His funeral, less than 24 hours after his death, was emotional and angry. Supporters called for revenge, demanded more rocket attacks, and shot into the air in defiance. But the usual masked gunmen stayed away fearing Israeli attack, and a sense of fear took hold among Hamas supporters: Israel had tracked down and killed one of its wiliest enemies in the heart of his stronghold.
Jabari took security so seriously that few ordinary Palestinians in Gaza had ever seen him on their crowded streets, although everybody knew his name. Many regarded him as a hero. He had stayed one step ahead of his Israeli enemies for years, moving house constantly and hardly ever showing himself in public.
Yet he was killed at a time of great tension, when Hamas leaders usually hide themselves for fear of Israeli attack. There had been several days of skirmishing along Gaza’s borders, with rocket attacks from Gaza and sporadic Israeli airstrikes.
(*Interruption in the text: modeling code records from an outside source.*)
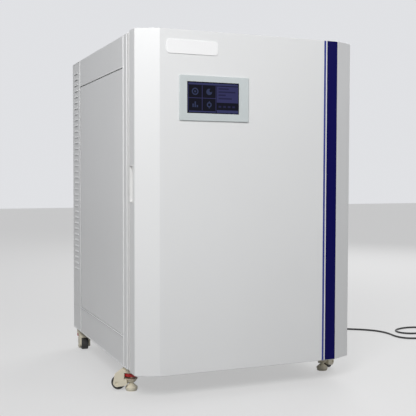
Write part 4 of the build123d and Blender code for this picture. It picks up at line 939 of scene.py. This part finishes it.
@dataclass
class Studio:
    """Floor, soft lights and the camera at the photograph's place."""

    place: tuple = (-0.94926, -2.38561, 0.61556)
    yaw: float = 22.28731
    pitch: float = 2.42250
    roll: float = 0.13597
    lens: float = 67.443
    ambient: float = 0.24
    backdrop: float = 0.78
    floor_lift: float = 0.44

    def camera(self) -> None:
        """Puts the camera at its place: it looks along +Y, turned to the right, down and rolled."""
        yaw, pitch, roll = (math.radians(v) for v in (self.yaw, self.pitch, self.roll))
        ahead = Vector((math.sin(yaw) * math.cos(pitch), math.cos(yaw) * math.cos(pitch), -math.sin(pitch)))
        level = Vector((math.cos(yaw), -math.sin(yaw), 0.0))
        above = level.cross(ahead)
        right = math.cos(roll) * level + math.sin(roll) * above
        up = math.cos(roll) * above - math.sin(roll) * level
        data = bpy.data.cameras.new("camera")
        data.sensor_width = 36.0
        data.lens = self.lens
        data.clip_end = 60.0
        camera = bpy.data.objects.new("camera", data)
        bpy.context.scene.collection.objects.link(camera)
        turn = Matrix((right, up, -ahead)).transposed().to_4x4()
        camera.matrix_world = Matrix.Translation(self.place) @ turn
        bpy.context.scene.camera = camera

    def floor(self) -> None:
        """A wide, plain floor that is lifted to a pale grey where it is seen, and keeps its shadows."""
        reach = 12.0
        mesh = bpy.data.meshes.new("floor")
        mesh.from_pydata([(-reach, -reach, 0), (reach, -reach, 0), (reach, reach, 0), (-reach, reach, 0)],
                         [], [(0, 1, 2, 3)])
        floor = bpy.data.objects.new("floor", mesh)
        bpy.context.scene.collection.objects.link(floor)
        tree = Coating("pale_floor")
        lift = tree.mix(tree.seen(), (0.0, 0.0, 0.0), (self.floor_lift,) * 3)
        tree.set(Base_Color=(0.32, 0.32, 0.32), Roughness=0.75, Specular_IOR_Level=0.2,
                 Emission_Color=lift, Emission_Strength=1.0)
        mesh.materials.append(tree.owner)

    def sky(self) -> None:
        """An even light from all round, shown as a pale backdrop where it is seen."""
        world = bpy.data.worlds.new("studio")
        bpy.context.scene.world = world
        tree = Tree(world)
        strength = tree.seen() * (self.backdrop - self.ambient) + self.ambient
        light = tree.node("Background", values={"Color": (0.96, 0.97, 1.0), "Strength": strength})
        output = tree.nodes.new("ShaderNodeOutputWorld")
        tree.feed(output.inputs["Surface"], light)

    def lamp(self, name: str, place: tuple, aim: tuple, size: float, power: float) -> None:
        """A square soft box.

        Args:
            name: the lamp's name.
            place: where it stands.
            aim: the point that it faces.
            size: the length of its side, in metres.
            power: its power in watts.
        """
        data = bpy.data.lights.new(name, "AREA")
        data.size = size
        data.energy = power
        lamp = bpy.data.objects.new(name, data)
        bpy.context.scene.collection.objects.link(lamp)
        towards = Vector(aim) - Vector(place)
        lamp.matrix_world = (Matrix.Translation(place)
                             @ towards.to_track_quat("-Z", "Y").to_matrix().to_4x4())

    def build(self) -> None:
        """Everything that isn't part of the incubator."""
        self.camera()
        self.floor()
        self.sky()
        self.lamp("key", (-1.6, -2.45, 2.2), (0.0, -0.1, 0.6), 1.3, 72.0)
        self.lamp("fill", (1.6, -1.9, 2.0), (0.1, -0.2, 0.7), 1.4, 10.0)
        self.lamp("rear", (2.4, 2.6, 2.4), (0.0, 0.3, 0.6), 2.2, 55.0)
        bpy.context.scene.view_settings.view_transform = "Standard"


def dress_nodes(materials: dict[str, bpy.types.Material]) -> None:
    """Gives each carried-over node the finish of its slot in the record.

    Args:
        materials: the finished materials by their slots.
    """
    for row in frame["record"]["subparts"]:
        node = frame["nodes"][row["node"]]
        node.data.materials.clear()
        node.data.materials.append(materials[row["material_slot"]])
        log.info("%s: %s", row["node"], row["material_slot"])


def main() -> None:
    """Builds the scene in order and reports each piece."""
    logging.basicConfig(level=logging.INFO, format="%(message)s")
    Studio().build()
    log.info("studio ready")
    materials = {finish.name: finish.make() for finish in FINISHES}
    lead = Lead().build(materials["black_cord"])
    log.info("lead ready: %s", lead.name)
    screws = PanScrews().build(materials["zinc_steel"])
    log.info("screws ready: %s", screws.name)
    beads = EdgeBeads().build(materials["white_coat"])
    log.info("beads ready: %s", beads.name)
    dress_nodes(materials)


if __name__ == "__main__":
    main()
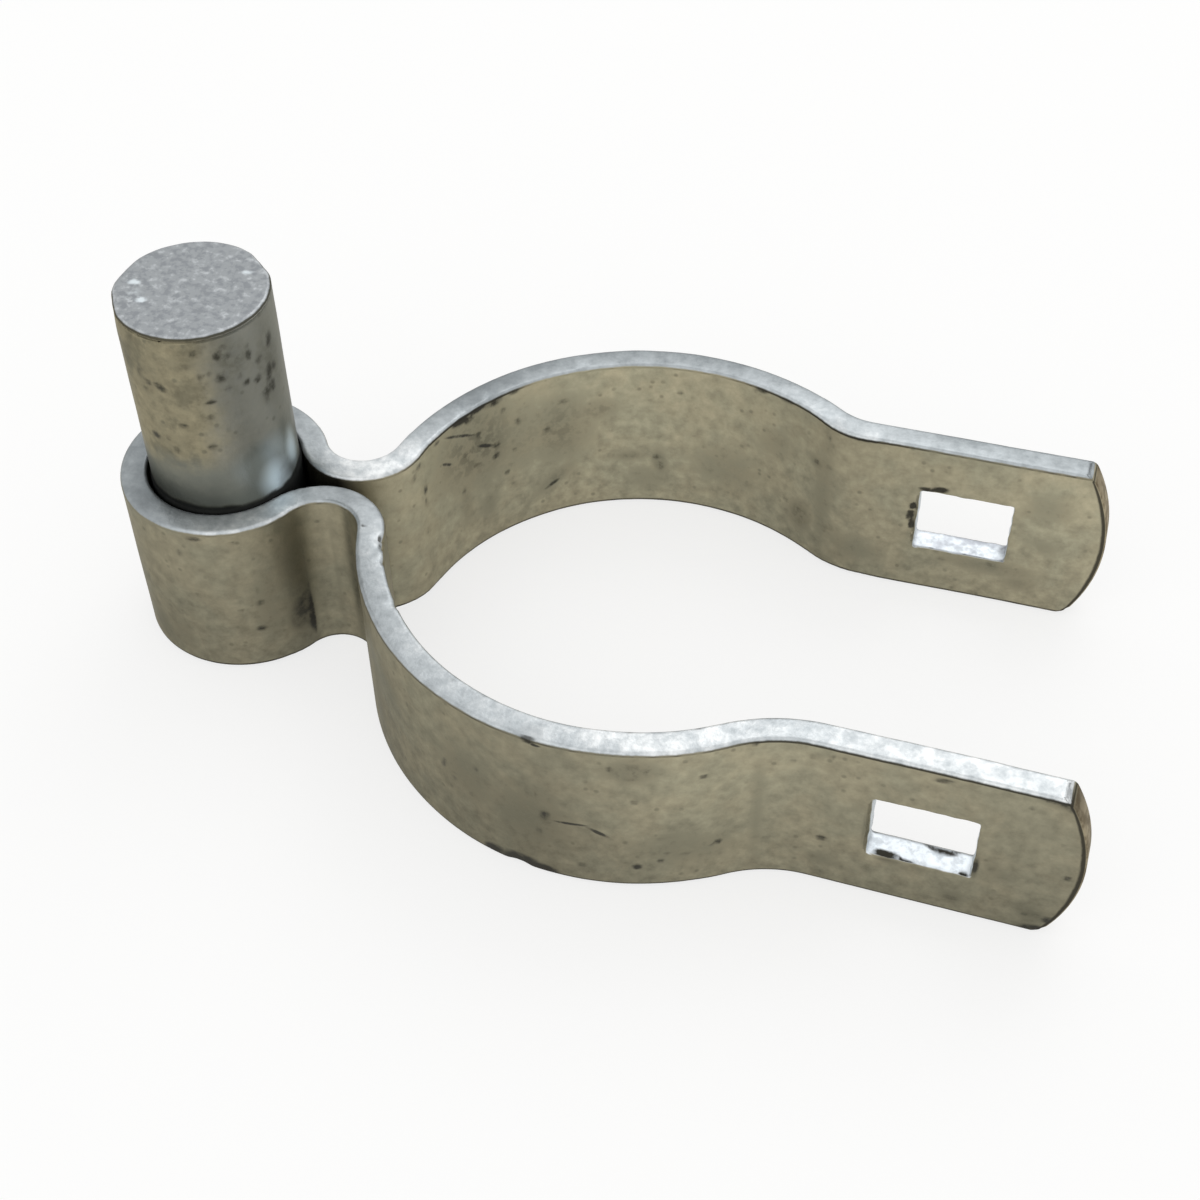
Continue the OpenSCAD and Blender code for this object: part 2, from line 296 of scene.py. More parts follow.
        (113.9, 10.6, 0.77, 1.03, 0.53), (114.4, 9.4, 0.86, 0.86, 0.48), (115.9, 8.4, 0.69, 0.77, 0.4),
        (112.3, 5, 0.86, 0.77, 0.53), (114.2, 5.3, 1.03, 0.69, 0.5), (107.2, -5.2, 1.2, 0.69, 0.53, -40),
        (109.9, -5.6, 1.38, 0.77, 0.5), (110.1, -7.8, 0.86, 1.03, 0.53), (114.4, -6.5, 0.69, 0.86, 0.5),
        (118, 12.4, 4, 0.6, 0.7), (128.7, 5.9, 1.5, 0.6, 1.5, 6), (126.8, 5.5, 1.3, 0.45, 1.4),
        (125.5, 2.3, 0.6, 0.8, 1.5), (125.3, 0.5, 0.6, 1.2, 1.5), (125.7, -1, 0.5, 1.2, 1.5),
        (121.8, 6.6, 0.86, 0.69, 0.4), (123.2, 4.8, 0.69, 0.69, 0.4), (132.6, 7.7, 1.38, 0.52, 0.35),
        (128.6, 7.6, 1.55, 0.52, 0.35), (148.1, -1.4, 0.77, 0.77, 0.45), (130.3, -6.6, 1.2, 0.77, 0.5),
        (137.1, -5.9, 1.55, 0.77, 0.48), (-60, -6, 0.86, 0.77, 0.79), (-100, 4, 0.86, 1.2, 0.7),
        (-135, -8, 1.03, 0.69, 0.62),
    ],
    # thin dark scratches: along, height, side, half length, half height, turn
    "scratches": [
        (-87, 12, 1, 1.3, 0.4, 22), (-88.3, 11.7, 1, 1.1, 0.35, -8), (-92, -1.5, 1, 3.6, 0.42, -4),
        (-95.2, -2.4, 1, 2.8, 0.55, 32), (55.4, 9.6, -1, 5.2, 0.5, -28), (60, 5.1, -1, 3, 0.6, -28),
        (52.4, 6.5, -1, 2.4, 0.5, -35), (70.5, -7, -1, 2.2, 0.6, 30),
    ],
    # pits in the top edge: along, depth through the bar, half length, half depth, strength, turn
    "topPits": [
        (-45.9, 1, 0.5, 0.35, 0.95), (-46.9, 0.5, 0.4, 0.3, 0.85), (-48.2, -1.4, 0.7, 0.4, 1),
        (-49.6, -1.5, 0.6, 0.35, 0.9), (-51.9, 0.7, 0.9, 0.25, 0.7, -20),
        (-65.7, -0.7, 0.7, 0.45, 0.85, 20), (-87.2, 1.6, 1.4, 0.35, 1), (-122, 0.2, 0.5, 0.3, 0.6),
        (-131.5, -0.4, 0.5, 0.3, 0.6), (-147.6, -0.4, 0.6, 0.45, 0.8), (-101.8, -1.5, 1.6, 0.5, 0.5),
        (-106.9, -1.5, 1, 0.5, 0.7), (-98.6, -1.5, 0.9, 0.45, 0.6), (-91, -1.5, 1.6, 0.45, 0.5),
        (-80, -1.4, 0.9, 0.5, 0.5), (-75.4, -0.9, 0.9, 0.5, 0.55, 20), (-72, 0.4, 1, 0.4, 0.45, -20),
        (-58.3, 0.2, 0.7, 0.5, 0.5), (-55.2, -0.6, 0.8, 0.45, 0.5, 30),
    ],
    # dirt on the floors of the holes, in the same order as the pits; the last, at the back hole's far end,
    # is painted shade
    "wallMarks": [
        (-130.1, 1.3, 2, 0.7, 1.4), (-136.5, -1, 2.2, 0.65, 1.3), (-139.3, 1.5, 0.8, 0.6, 1.3),
        (-132.6, 1.6, 1.4, 0.5, 1.1), (138.2, 0.5, 1.2, 2, 0.55),
    ],
}


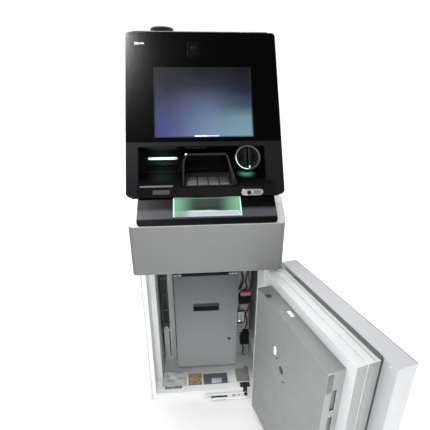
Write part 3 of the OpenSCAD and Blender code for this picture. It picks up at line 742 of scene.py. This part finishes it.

It was obvious to everyone that a crisis was brewing, and Israeli politicians had warned just hours earlier that they were about to launch an operation – although Hamas leaders seem to have mistakenly thought they had arranged a ceasefire. They cockily brushed aside Israeli threats. It was fatal overconfidence.
“He thought he was immune,” said Amos Harel, Military Correspondent with the Israeli newspaper Ha’aretz. “In particular because he had close ties with the new Egyptian government. And until Monday at least, Hamas thought it was calling the shots.”
There may have been another reason; some Israeli observers believe Jabari may have thought Israel wanted to keep him alive because, if they killed him, more radical Palestinians would step forward to replace him.
He may also have thought he was safe on his home turf in Gaza, the tiny enclave that is run by Hamas. But Israel’s stunning success in the first few days of Operation Pillar of Cloud has shown the effectiveness of its network of informers, and set off waves of paranoia in Hamas’s ranks.
On Friday afternoon they made a very public and bloody show of what “collaborators” can expect, executing a man who they said had guided in Israeli strikes.
The victim, named as Ashraf Ouaida, was taken from prison and bundled out of a van by gunmen on a busy street, made to kneel on the pavement and shot repeatedly in the head as shoppers and pedestrians looked on. His corpse was left lying in a pool of blood, covered with a message written in Arabic.
“The Ezzedine al-Qassam Brigades announces the slaughter of the collaborator… who participated in the assassination of more than 15 of the leaders of the Palestinian people,” it said. Sources in Gaza said he was not accused of betraying Jabari.
Israeli officials were keen to stress how important Jabari was – one even described him as the bin Laden of Hamas. Lieut Col Avital Leibovitch, the military spokeswoman, said he had “a lot of blood on his hands”.
However the politicians, with one eye perhaps on the high stakes if everything goes wrong in their latest Gaza operation – a massive gamble just weeks before the general election – have refrained from crowing too much.
Jabari, a father of 14 who was born in Gaza in 1960, became acting commander of the Hamas military wing in 2006 when his predecessor was seriously wounded in an Israeli attack.
As a senior commander he helped plan suicide bomb attacks that killed hundreds of civilians on Israel’s streets during the bloody second intifada from 2000 to 2005.
In 2007 he was in command when Gaza was wrestled from the control of more moderate Fatah forces – his old comrades. He began his political career in their ranks before, like so many Palestinians, he became disillusioned with their corruption and ineffectiveness and left to join Hamas.
He was best known in Israel for appearing at the release of captured Israeli soldier Sgt Gilad Schalit a year ago, escorting the Israeli to the Rafah crossing with Egypt. The release – in exchange for 1000 jailed prisoners, including more than 300 convicted killers – was a triumph for Hamas, so important that for once Jabari made sure he appeared in the photograph, next to the dazed-looked prisoner of war.
Afterwards he told an Arab journalist that the released prisoners were responsible for the deaths of 569 Israelis. But he was said to have tried to restrain radicals who wanted to fire rockets at Israel, and he may have been a moderating force in the last years of his life. Israeli peace campaigner Gershon Baskin said he was: “In line to die, not an angel and not a righteous man of peace.”
The release of Sgt Gilad was to be the high point of Jabari’s success. Israel’s war chieftains were among those watching his moment of triumph. Israeli sources insisted that his assassination last week was a careful calculation, not personal and not revenge.
But just over a year later, when it was time to order another targeted assassination, it was Jabari’s name that was at the top of the list. (The Telegraph).